Usually some sort of compensation is paid for the player's rights, which is known as a transfer fee. When a player moves from one team to another, their old contract is terminated and they negotiate a new one with the team they are moving to. In some cases, however, transfers can function similarly to player trades, as teams can offer another player on their team as part of the fee.

As you may presume, there is a lot of money involved in the game of transfers. According to FIFA, in 2018, from January till September, there were 15,626 international transfers with fees totaling US$ 7.5 billion dollars.

Football season is that part of the year during which football matches are held. A typical football season is generally from August/September to May, although in some countries, such as Northern Europe or East Asia, the season starts in the spring and finishes in autumn due to weather conditions encountered during the winter.

Data Model

In this article, we will present a graph model of football transfers from season 1992/1993 to season 2019/2020 in following five leagues:

  • English Premier League

  • French Ligue 1

  • German Bundesliga

  • Italian Serie A

  • Spanish Primera Division

The model consists of the following nodes:

  • Team - a football team with a property name (e.g. "FC Barcelona").

  • Player - a professional football player, contains properties name (e.g. "Luka Modric")

    and position (e.g. "Central Midfield").

  • League - a football league where multiple teams play in, contains one property

    name (e.g. "Premier League").

  • Transfer - represents football transfer that connects a Player

    that is transferred from one Team to another Team

    within a Season.
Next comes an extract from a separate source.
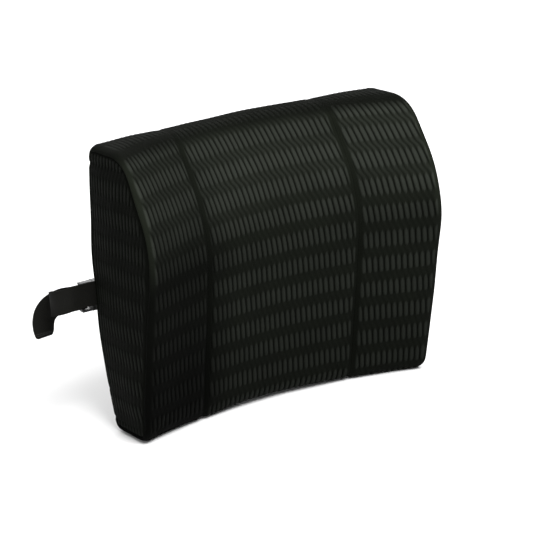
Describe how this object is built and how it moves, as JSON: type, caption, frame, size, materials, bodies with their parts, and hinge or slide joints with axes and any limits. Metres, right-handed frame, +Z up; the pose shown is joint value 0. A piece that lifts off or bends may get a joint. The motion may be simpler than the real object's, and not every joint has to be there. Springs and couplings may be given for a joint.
{
  "type": "lumbar support cushion",
  "caption": "Contoured foam lumbar cushion in a zipped black mesh cover, with a webbing strap and side-release buckle that hold it to a chair back.",
  "frame": {"origin": "on the flat underside that rests on the seat, midway along the cushion's width", "axes": "+X along the width towards the sitter's left as they sit, which is to the right when the front is looked at; +Y from the sitter towards the chair's back; +Z up"},
  "size_m": [0.4185, 0.1605, 0.3],
  "materials": {
    "memory_foam": "open-cell moulded memory foam, off-white",
    "liner_cloth": "thin white knitted liner, matt",
    "front_mesh": "black three-dimensional spacer mesh with tall lens-shaped holes",
    "side_mesh": "black spacer mesh with fine upright ribs",
    "back_mesh": "black spacer mesh, flatter and plainer than the front",
    "webbing": "black woven polypropylene webbing, slightly glossy",
    "buckle_plastic": "black moulded acetal with a fine satin grain",
    "zip_tape": "black woven polyester tape",
    "zip_nylon": "black nylon coil",
    "zip_metal": "black painted zinc casting, satin",
    "label_cloth": "white satin ribbon label, blank"
  },
  "bodies": {
    "cushion": {"foam_core": "memory_foam", "foam_liner": "liner_cloth", "cover_front_left": "front_mesh", "cover_front_center": "front_mesh", "cover_front_right": "front_mesh", "cover_side_left": "side_mesh", "cover_side_right": "side_mesh", "cover_back_upper": "back_mesh", "cover_back_lower": "back_mesh", "zip_tape_upper": "zip_tape", "zip_tape_lower": "zip_tape", "zip_chain_upper": "zip_nylon", "zip_chain_lower": "zip_nylon", "zip_stop_closed_end": "zip_metal", "zip_stop_open_end": "zip_metal", "care_label": "label_cloth", "strap_left_webbing": "webbing", "strap_right_webbing": "webbing", "buckle_female": "buckle_plastic"},
    "buckle_male_half": {"buckle_male": "buckle_plastic"},
    "buckle_upper_arm": {"buckle_arm_upper": "buckle_plastic"},
    "buckle_lower_arm": {"buckle_arm_lower": "buckle_plastic"},
    "zip_slider_body": {"zip_slider": "zip_metal"},
    "zip_pull_tab": {"zip_pull": "zip_metal"}
  },
  "joints": [
    {"name": "buckle_release", "type": "slide", "parent": "cushion", "child": "buckle_male_half", "axis": [-1, 0, 0], "range_m": [0, 0.028], "deforming": ["strap_left_webbing", "buckle_arm_upper", "buckle_arm_lower"]},
    {"name": "buckle_arm_upper_pinch", "type": "hinge", "parent": "buckle_male_half", "child": "buckle_upper_arm", "pos_m": [-0.1595, 0.04875, 0.1431], "axis": [0, 1, 0], "range_deg": [0, 9], "stiffness_Nm_per_rad": 0.5},
    {"name": "buckle_arm_lower_pinch", "type": "hinge", "parent": "buckle_male_half", "child": "buckle_lower_arm", "pos_m": [-0.1595, 0.04875, 0.1229], "axis": [0, 1, 0], "range_deg": [-9, 0], "stiffness_Nm_per_rad": 0.5},
    {"name": "zip_slide", "type": "hinge", "parent": "cushion", "child": "zip_slider_body", "pos_m": [0, -0.942, 0.046], "axis": [0, 0, 1], "range_deg": [0, 14.8]},
    {"name": "zip_pull_flip", "type": "hinge", "parent": "zip_slider_body", "child": "zip_pull_tab", "pos_m": [0.12522, 0.02215, 0.046], "axis": [0, 0, 1], "range_deg": [0, 176]}
  ],
  "couplings": [
    {"joint": "buckle_arm_lower_pinch", "follows": "buckle_arm_upper_pinch", "ratio": -1}
  ]
}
Transfer contains one optional property fee (e.g. 80.50)

    that represents a transfer fee in millions of euros and one regular property year (e.g 1995)
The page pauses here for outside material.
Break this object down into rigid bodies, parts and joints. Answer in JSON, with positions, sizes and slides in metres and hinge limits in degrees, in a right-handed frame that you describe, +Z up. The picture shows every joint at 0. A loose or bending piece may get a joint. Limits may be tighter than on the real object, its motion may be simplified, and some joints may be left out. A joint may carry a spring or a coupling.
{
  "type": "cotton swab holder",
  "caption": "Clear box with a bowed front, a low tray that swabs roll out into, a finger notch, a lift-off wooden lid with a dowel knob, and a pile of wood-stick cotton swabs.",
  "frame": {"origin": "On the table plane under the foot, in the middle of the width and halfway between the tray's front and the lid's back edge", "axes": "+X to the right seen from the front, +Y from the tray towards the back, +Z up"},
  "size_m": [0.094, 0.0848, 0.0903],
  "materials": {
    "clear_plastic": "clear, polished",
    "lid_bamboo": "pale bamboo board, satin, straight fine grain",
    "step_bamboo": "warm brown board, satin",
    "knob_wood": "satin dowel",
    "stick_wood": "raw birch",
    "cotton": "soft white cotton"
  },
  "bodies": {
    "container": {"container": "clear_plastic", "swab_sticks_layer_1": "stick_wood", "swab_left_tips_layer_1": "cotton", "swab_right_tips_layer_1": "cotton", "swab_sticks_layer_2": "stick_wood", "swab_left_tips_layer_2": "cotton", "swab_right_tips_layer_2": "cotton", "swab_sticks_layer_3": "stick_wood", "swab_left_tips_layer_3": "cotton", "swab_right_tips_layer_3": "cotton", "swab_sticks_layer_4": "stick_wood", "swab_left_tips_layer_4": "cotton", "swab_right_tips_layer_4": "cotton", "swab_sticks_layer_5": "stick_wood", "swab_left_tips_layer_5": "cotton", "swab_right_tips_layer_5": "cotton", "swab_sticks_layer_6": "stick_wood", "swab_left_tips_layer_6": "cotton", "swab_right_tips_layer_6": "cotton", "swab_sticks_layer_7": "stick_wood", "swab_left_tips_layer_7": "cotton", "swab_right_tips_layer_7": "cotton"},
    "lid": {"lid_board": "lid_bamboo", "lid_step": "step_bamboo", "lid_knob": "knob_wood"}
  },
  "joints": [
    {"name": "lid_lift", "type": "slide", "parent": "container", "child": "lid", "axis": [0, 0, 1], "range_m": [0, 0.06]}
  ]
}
    that represents how old was a player when the transfer occurred.

  • Season - a football season with two properties name (e.g. "2019/2020")

    and year (e.g. 2019).

Nodes are connected with the following edges:

  • :TRANSFERRED_FROM - connects team node Team to node Transfer representing a team

    where the player is being transferred from.

  • :TRANSFERRED_TO - connects node Transfer to team node Team where player is being transferred to.
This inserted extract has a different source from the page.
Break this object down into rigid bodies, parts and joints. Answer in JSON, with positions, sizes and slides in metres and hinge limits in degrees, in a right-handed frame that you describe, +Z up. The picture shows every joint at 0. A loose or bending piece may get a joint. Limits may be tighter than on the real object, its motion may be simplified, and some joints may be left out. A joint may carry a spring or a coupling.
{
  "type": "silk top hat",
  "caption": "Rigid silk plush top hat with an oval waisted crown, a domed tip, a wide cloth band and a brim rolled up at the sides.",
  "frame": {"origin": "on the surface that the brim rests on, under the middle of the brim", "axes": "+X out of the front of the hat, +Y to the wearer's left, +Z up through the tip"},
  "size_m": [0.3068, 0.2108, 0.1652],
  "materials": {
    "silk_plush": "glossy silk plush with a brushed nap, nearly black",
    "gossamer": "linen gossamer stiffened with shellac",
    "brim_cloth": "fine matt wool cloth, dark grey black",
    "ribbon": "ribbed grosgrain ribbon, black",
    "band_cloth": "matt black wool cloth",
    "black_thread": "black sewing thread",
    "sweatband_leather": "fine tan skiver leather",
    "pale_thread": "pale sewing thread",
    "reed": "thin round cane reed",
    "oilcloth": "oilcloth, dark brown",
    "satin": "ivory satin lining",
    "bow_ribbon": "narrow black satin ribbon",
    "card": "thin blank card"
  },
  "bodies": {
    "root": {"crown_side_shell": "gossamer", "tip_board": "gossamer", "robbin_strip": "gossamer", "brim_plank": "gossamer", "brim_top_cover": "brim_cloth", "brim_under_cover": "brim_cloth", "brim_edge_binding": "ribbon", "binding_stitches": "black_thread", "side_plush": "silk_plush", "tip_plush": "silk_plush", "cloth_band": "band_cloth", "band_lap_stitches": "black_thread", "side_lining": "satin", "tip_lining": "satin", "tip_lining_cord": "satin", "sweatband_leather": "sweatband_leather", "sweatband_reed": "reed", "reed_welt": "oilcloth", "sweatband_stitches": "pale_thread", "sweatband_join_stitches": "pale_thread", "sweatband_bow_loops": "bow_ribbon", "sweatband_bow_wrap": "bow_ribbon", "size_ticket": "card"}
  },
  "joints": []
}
  • :TRANSFERRED_IN - connects player node Player to node Transfer representing a player

    that was transferred in the connected transfer.

  • :HAPPENED_IN - connects node Transfer to the node Season in which transfer has happened.

  • :PLAYS_IN - connects node Team that plays in league node League.

Importing the Snapshot

We have prepared a database snapshot for this example, so you can easily import it when starting Memgraph using the --data-directory option.

sudo -u memgraph \
/usr/lib/memgraph/memgraph --data-directory /usr/share/memgraph/examples/FootballTransfers \
--storage-snapshot-interval-sec=0 --storage-wal-enabled=false \
--storage-snapshot-on-exit=false --storage-properties-on-edges=true

When using Memgraph installed from a Debian or RPM package, the currently running Memgraph server needs to be stopped before importing the example, using the following command:

systemctl stop memgraph

When using Docker, the example can simply be imported with the following command:

docker run -p 7687:7687 \
-v mg_lib:/var/lib/memgraph -v mg_log:/var/log/memgraph -v mg_etc:/etc/memgraph \
memgraph --data-directory /usr/share/memgraph/examples/FootballTransfers \
--storage-snapshot-interval-sec=0 --storage-wal-enabled=false \
--storage-snapshot-on-exit=false --storage-properties-on-edges=true

You should note that any modifications of the database state will persist only during this run of Memgraph.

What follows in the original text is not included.